Что же предлагается взамен? Во-первых, должна быть принята во внимание вариативность представлений о маскулинности и феминности в различных культурах. Критикуя эссенциализацию культурных различий и соглашаясь с тем, что они не только отражаются в дискурсе, но и конструируются в нем [Constituting... 2001; Scollon, Scollon 2001], необходимо в то же время учитывать определенную преемственность в развитии культур. Культуры — подобно тому как они различаются в производстве материальных благ, природных условиях, религиозных и политических традициях, языке — различаются и в гендерных характеристиках, интерпретируя содержание гендерных концептов на свой собственный манер. Так, очевидно, что гендерная метафоризация в русской культурной традиции обладает спецификой, обусловленной национальными чертами образов мужского и женского начал [Рябов 1999]. В интерпретации мужественности и женственности каждой культурой, помимо общечеловеческих черт, есть и специфические, присущие именно данной культурной традиции. Так, в европоцентристском дискурсе жертвенность маркировалась как феминная и, плохо согласовываясь с принципом «заботы о себе», расценивалась как девиация; в индийской же культуре ценность философии самоотрицания, напротив, была очень высока и принята как в женском, так и в мужском идеалах [Blom 2000: 10]. Другими словами, в зависимости от системы ценностей, господствующей в культуре, оценка мужественности и женственности будет различной — соответственно, и гендерная метафоризация носит различный характер.
Во-вторых, необходимо учитывать «инструментальный», ситуативный, подвижный характер представлений о мужском и женском, их контекстуальную обусловленность [Connell 2000: 10]. Не только оценочная, но и содержательная сторона гендерных концептов может меняться. Так, помимо отождествления феминного с подчиненным, уязвимым, страдающим, следует принимать во внимание все многообразие смыслов, заключенных в данном концепте, равно как и в картине взаимодействия двух начал. Гибкость гендерных представлений заметна, например, в военном дискурсе Первой мировой войны, когда образы Своих и Чужих подвергались и феминизации, и маскулинизации — в зависимости от целей пропаганды. В репрезентациях собственной страны использовались не только мужские, но и женские фигуры, призванные символизировать и беззащитность, и моральную чистоту, и человечность, и силу. Скажем, очевидное техническое превосходство Германии вынуждало русскую пропаганду интерпретировать отсталость России как преимущество, как свидетельство духовности и «человечности» русской культуры, и уповать на таинственную «примордиальную» женскую силу и покровительство матери-земли [Рябов 2003]. Другой пример: оппозиция «телесность — духовность», несущая в себе достаточно определенную гендерную маркировку, занимает важное место в ориентализме [Said 1978: 5]; в ориентализме же США Америка была представлена мускулистым, атлетическим, «империалистическим» телом, в то время как Индия репрезентировалась как духовное начало [Schueller 1998: 5–6]. При этом Колумбия — женский символ Америки — ассоциировалась с активностью, властью, мощью, стремлением к экспансии — то есть с такими качествами, которые традиционно кодируются как мужские [Schueller 1998: 12].

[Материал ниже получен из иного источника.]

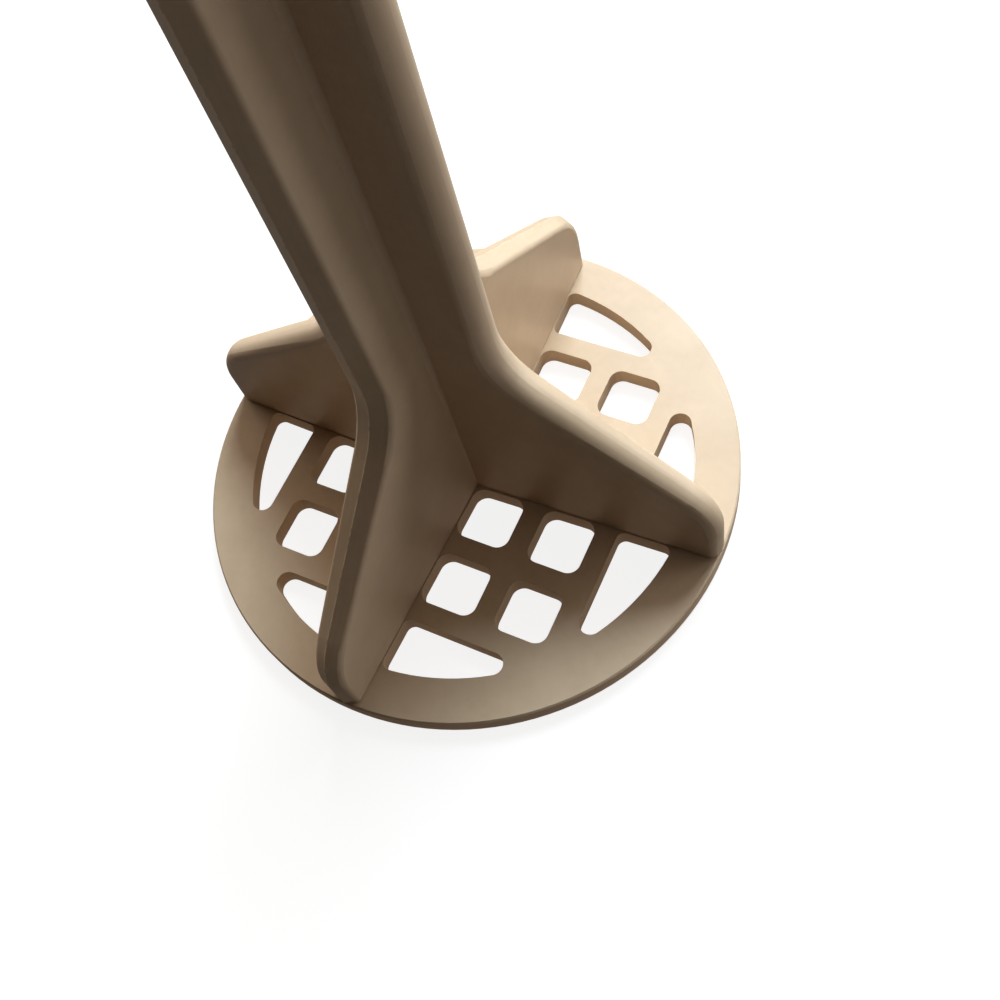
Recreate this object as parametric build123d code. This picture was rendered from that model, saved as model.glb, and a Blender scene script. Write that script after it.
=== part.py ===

В-третьих, следует принимать во внимание, что гендер — это все множество отношений, вытекающих из деления людей на два класса по признаку биологического пола; то есть отношения между мужчинами, связанными с их принадлежностью к данному подмножеству, также являются гендерными — равно как и отношения между женщинами, обусловленные тем, что они женщины. В связи с этим большое значение имеет тезис о множественной маскулинности: маскулинность не есть нечто гомогенное и единое. В гендерном дискурсе идет борьба ее различных типов; эти различия определяются классом, расой, этничностью, сексуальной ориентацией и другими факторами. Идея дискретного характера маскулинности позволила сформулировать тезис об иерархии типов маскулинности — гегемонной и подчиненных, маргинализируемых [Connell 2000; Connell 1995]. Например, в британском гендерном дискурсе колониальных времен храбрость — это характеристика не просто мужчины, но белого мужчины; трусость же ассоциируется не только с женщинами, но и с цветными мужчинами [Blom 2000: 10]. Еще одно положение «мужских исследований» представляется весьма эвристичным: гегемонная маскулинность далеко не всегда включaет в себя маскулинные качествa в «экстремальной» степени развития [Niva 1998]. Другими словами, отнюдь не во всех случаях маскулинность Терминатора (как стопроцентно рационального, организованного, не склонного к эмоциям, сильного, бесстрашного) будет являться доминирующей. Отмеченные факторы оказывают влияние и на гендерный дискурс. В антииракском дискурсе последних десяти лет Саддам Хуссейн был представлен в качестве «гипермачо», что, помимо прочего, подчеркивало его «отсталость» на фоне новой, «прогрессивной», маскулинности североамериканской культуры, где мужчины репрезентируются как одновременно «жесткие (“крутые”) и нежные» [Niva 1998]. Подобный прием играл не последнюю роль при освещении недавних афганских событий в американских медиа: талибов обвиняли в мизогинии и угнетении афганских женщин, которых благородные американские мужчины пришли освободить от «средневековой тирании».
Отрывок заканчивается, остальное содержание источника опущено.